## SOURCE RECORDS
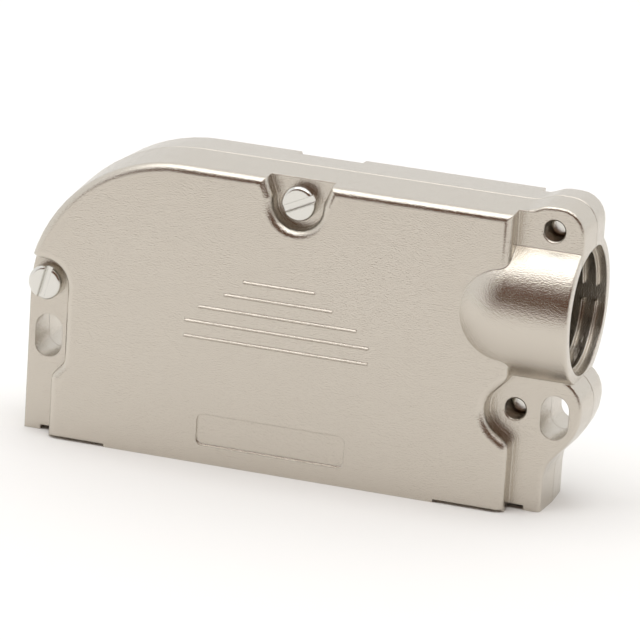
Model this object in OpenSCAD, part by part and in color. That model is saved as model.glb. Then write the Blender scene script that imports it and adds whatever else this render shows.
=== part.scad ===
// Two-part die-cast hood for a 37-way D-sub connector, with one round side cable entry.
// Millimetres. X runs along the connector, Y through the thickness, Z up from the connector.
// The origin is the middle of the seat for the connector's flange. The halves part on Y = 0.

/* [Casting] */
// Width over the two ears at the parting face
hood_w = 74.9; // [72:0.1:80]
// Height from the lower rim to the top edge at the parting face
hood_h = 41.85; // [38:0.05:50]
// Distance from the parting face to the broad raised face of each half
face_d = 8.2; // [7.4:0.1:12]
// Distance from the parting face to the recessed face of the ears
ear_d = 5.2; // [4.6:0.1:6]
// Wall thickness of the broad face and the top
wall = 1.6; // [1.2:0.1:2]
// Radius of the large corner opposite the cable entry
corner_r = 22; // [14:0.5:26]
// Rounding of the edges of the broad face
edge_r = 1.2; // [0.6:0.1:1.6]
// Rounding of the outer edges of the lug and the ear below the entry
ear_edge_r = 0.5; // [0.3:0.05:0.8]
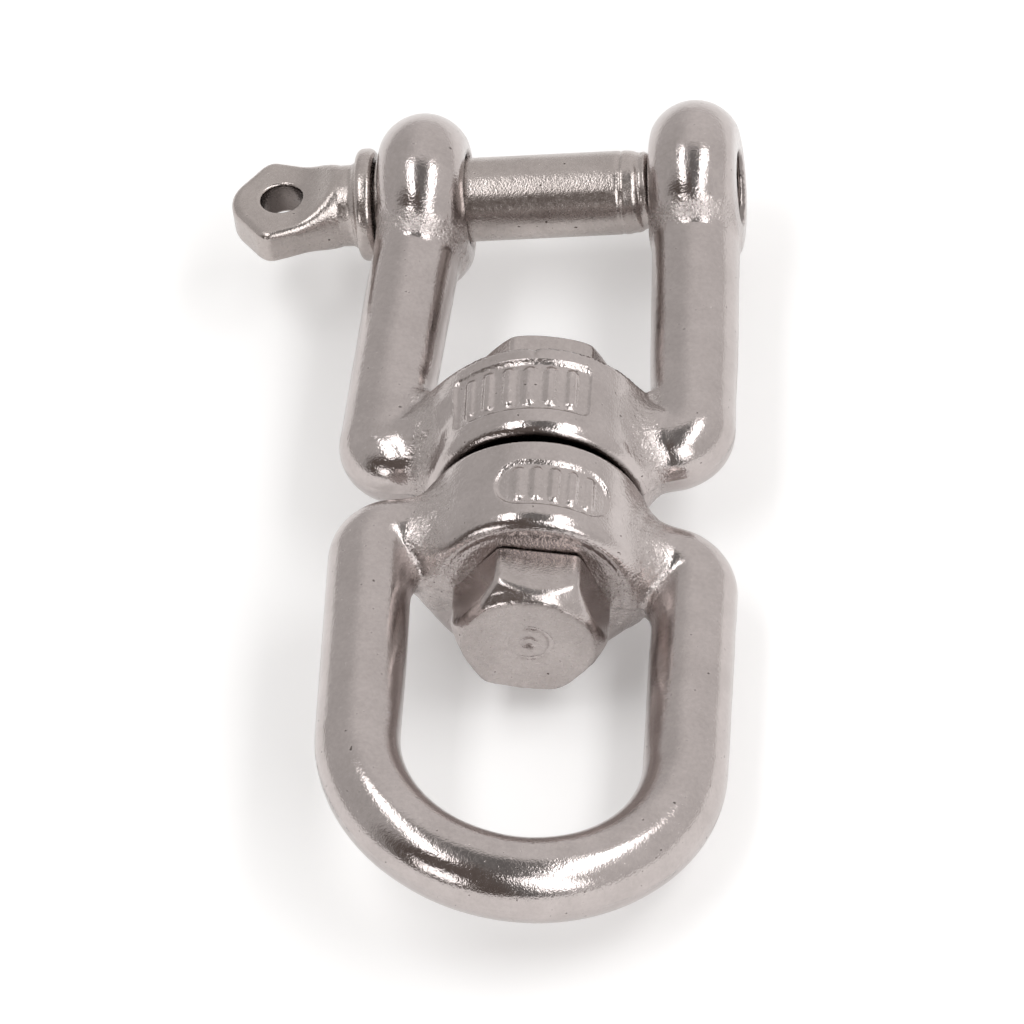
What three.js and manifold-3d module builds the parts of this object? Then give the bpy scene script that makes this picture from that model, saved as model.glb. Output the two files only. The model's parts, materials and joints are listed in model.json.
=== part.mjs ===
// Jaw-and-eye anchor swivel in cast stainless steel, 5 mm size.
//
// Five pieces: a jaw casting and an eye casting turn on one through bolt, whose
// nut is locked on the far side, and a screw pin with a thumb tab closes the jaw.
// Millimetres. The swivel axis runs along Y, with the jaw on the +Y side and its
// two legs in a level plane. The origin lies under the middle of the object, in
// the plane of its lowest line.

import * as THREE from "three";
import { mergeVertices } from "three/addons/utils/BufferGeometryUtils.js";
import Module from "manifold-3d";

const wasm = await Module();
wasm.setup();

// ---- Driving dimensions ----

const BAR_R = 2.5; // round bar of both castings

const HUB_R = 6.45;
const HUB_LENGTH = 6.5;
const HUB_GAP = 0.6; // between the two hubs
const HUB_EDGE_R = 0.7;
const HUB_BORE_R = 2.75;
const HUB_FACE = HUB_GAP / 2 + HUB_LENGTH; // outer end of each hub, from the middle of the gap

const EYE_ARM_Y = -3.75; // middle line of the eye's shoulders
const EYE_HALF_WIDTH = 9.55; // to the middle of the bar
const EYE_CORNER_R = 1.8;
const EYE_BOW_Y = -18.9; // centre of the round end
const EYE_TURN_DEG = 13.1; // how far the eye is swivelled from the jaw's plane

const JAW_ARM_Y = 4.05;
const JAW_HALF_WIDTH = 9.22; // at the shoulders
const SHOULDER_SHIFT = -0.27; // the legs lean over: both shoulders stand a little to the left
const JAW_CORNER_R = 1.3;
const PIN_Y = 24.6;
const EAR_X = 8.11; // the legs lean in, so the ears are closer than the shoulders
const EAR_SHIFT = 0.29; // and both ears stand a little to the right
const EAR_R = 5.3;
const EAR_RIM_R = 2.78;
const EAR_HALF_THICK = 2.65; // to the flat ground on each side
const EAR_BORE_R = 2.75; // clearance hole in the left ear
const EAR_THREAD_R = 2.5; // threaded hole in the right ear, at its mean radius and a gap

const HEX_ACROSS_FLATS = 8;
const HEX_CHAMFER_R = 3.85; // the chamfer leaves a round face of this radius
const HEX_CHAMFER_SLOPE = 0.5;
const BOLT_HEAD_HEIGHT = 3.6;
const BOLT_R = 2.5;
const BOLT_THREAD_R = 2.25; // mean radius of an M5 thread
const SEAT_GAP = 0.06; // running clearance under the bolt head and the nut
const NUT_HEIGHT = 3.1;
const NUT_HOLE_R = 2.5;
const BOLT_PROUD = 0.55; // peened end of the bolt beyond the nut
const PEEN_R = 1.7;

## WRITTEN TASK
Set down all of the entries exactly, please.

## THE COMPLETED TASK
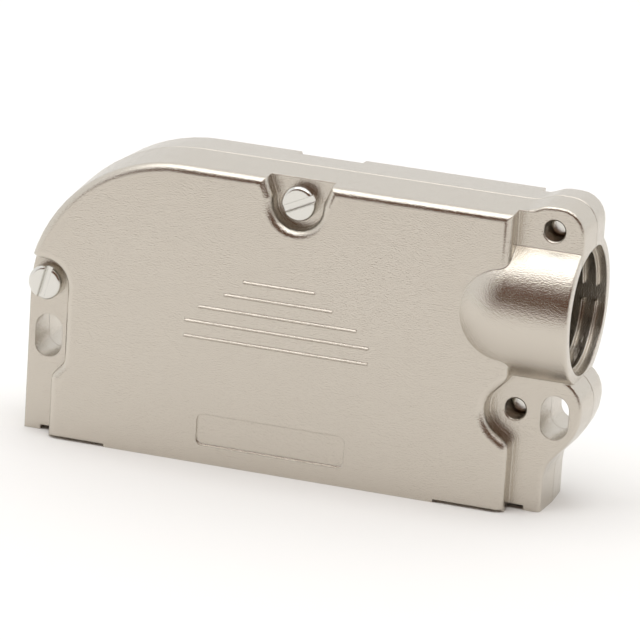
Model this object in OpenSCAD, part by part and in color. That model is saved as model.glb. Then write the Blender scene script that imports it and adds whatever else this render shows.
=== part.scad ===
// Two-part die-cast hood for a 37-way D-sub connector, with one round side cable entry.
// Millimetres. X runs along the connector, Y through the thickness, Z up from the connector.
// The origin is the middle of the seat for the connector's flange. The halves part on Y = 0.

/* [Casting] */
// Width over the two ears at the parting face
hood_w = 74.9; // [72:0.1:80]
// Height from the lower rim to the top edge at the parting face
hood_h = 41.85; // [38:0.05:50]
// Distance from the parting face to the broad raised face of each half
face_d = 8.2; // [7.4:0.1:12]
// Distance from the parting face to the recessed face of the ears
ear_d = 5.2; // [4.6:0.1:6]
// Wall thickness of the broad face and the top
wall = 1.6; // [1.2:0.1:2]
// Radius of the large corner opposite the cable entry
corner_r = 22; // [14:0.5:26]
// Rounding of the edges of the broad face
edge_r = 1.2; // [0.6:0.1:1.6]
// Rounding of the outer edges of the lug and the ear below the entry
ear_edge_r = 0.5; // [0.3:0.05:0.8]
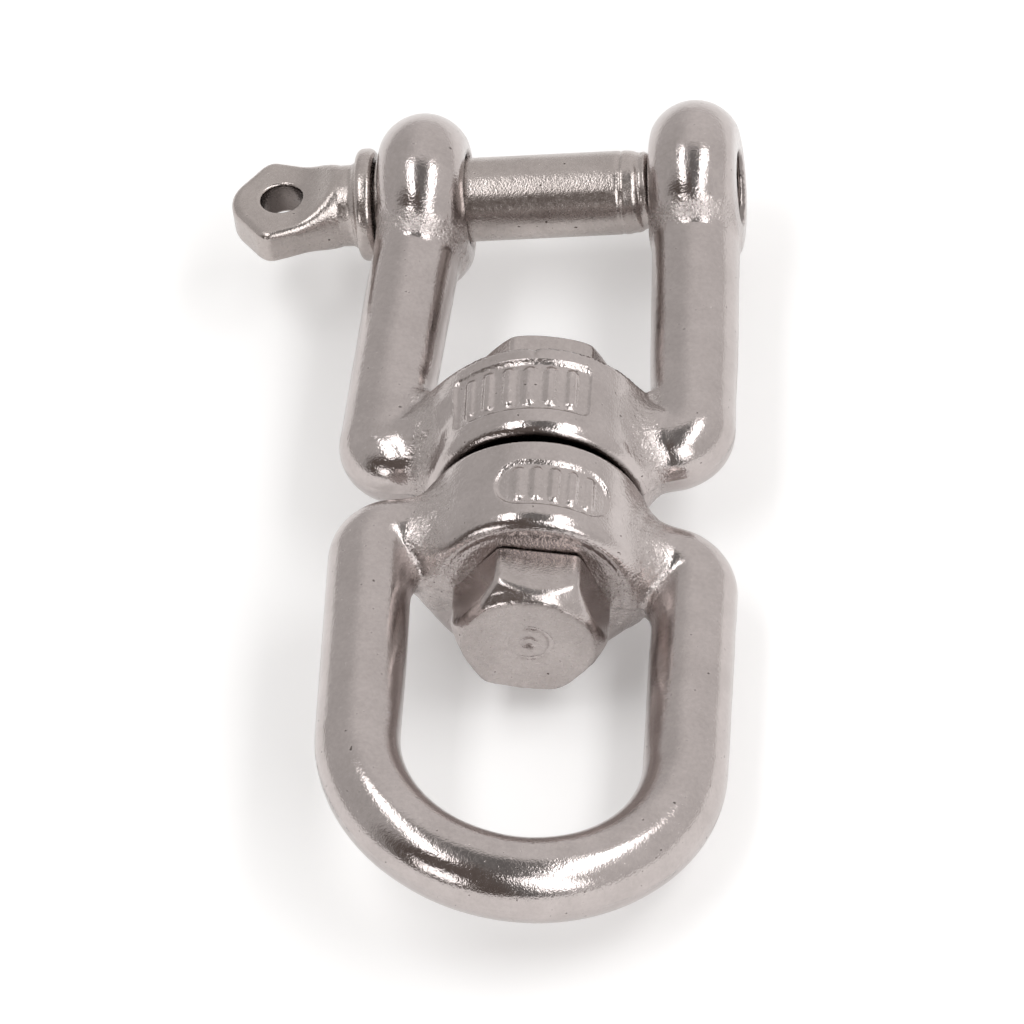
What three.js and manifold-3d module builds the parts of this object? Then give the bpy scene script that makes this picture from that model, saved as model.glb. Output the two files only. The model's parts, materials and joints are listed in model.json.
=== part.mjs ===
// Jaw-and-eye anchor swivel in cast stainless steel, 5 mm size.
//
// Five pieces: a jaw casting and an eye casting turn on one through bolt, whose
// nut is locked on the far side, and a screw pin with a thumb tab closes the jaw.
// Millimetres. The swivel axis runs along Y, with the jaw on the +Y side and its
// two legs in a level plane. The origin lies under the middle of the object, in
// the plane of its lowest line.

import * as THREE from "three";
import { mergeVertices } from "three/addons/utils/BufferGeometryUtils.js";
import Module from "manifold-3d";

const wasm = await Module();
wasm.setup();

// ---- Driving dimensions ----

const BAR_R = 2.5; // round bar of both castings

const HUB_R = 6.45;
const HUB_LENGTH = 6.5;
const HUB_GAP = 0.6; // between the two hubs
const HUB_EDGE_R = 0.7;
const HUB_BORE_R = 2.75;
const HUB_FACE = HUB_GAP / 2 + HUB_LENGTH; // outer end of each hub, from the middle of the gap

const EYE_ARM_Y = -3.75; // middle line of the eye's shoulders
const EYE_HALF_WIDTH = 9.55; // to the middle of the bar
const EYE_CORNER_R = 1.8;
const EYE_BOW_Y = -18.9; // centre of the round end
const EYE_TURN_DEG = 13.1; // how far the eye is swivelled from the jaw's plane

const JAW_ARM_Y = 4.05;
const JAW_HALF_WIDTH = 9.22; // at the shoulders
const SHOULDER_SHIFT = -0.27; // the legs lean over: both shoulders stand a little to the left
const JAW_CORNER_R = 1.3;
const PIN_Y = 24.6;
const EAR_X = 8.11; // the legs lean in, so the ears are closer than the shoulders
const EAR_SHIFT = 0.29; // and both ears stand a little to the right
const EAR_R = 5.3;
const EAR_RIM_R = 2.78;
const EAR_HALF_THICK = 2.65; // to the flat ground on each side
const EAR_BORE_R = 2.75; // clearance hole in the left ear
const EAR_THREAD_R = 2.5; // threaded hole in the right ear, at its mean radius and a gap

const HEX_ACROSS_FLATS = 8;
const HEX_CHAMFER_R = 3.85; // the chamfer leaves a round face of this radius
const HEX_CHAMFER_SLOPE = 0.5;
const BOLT_HEAD_HEIGHT = 3.6;
const BOLT_R = 2.5;
const BOLT_THREAD_R = 2.25; // mean radius of an M5 thread
const SEAT_GAP = 0.06; // running clearance under the bolt head and the nut
const NUT_HEIGHT = 3.1;
const NUT_HOLE_R = 2.5;
const BOLT_PROUD = 0.55; // peened end of the bolt beyond the nut
const PEEN_R = 1.7;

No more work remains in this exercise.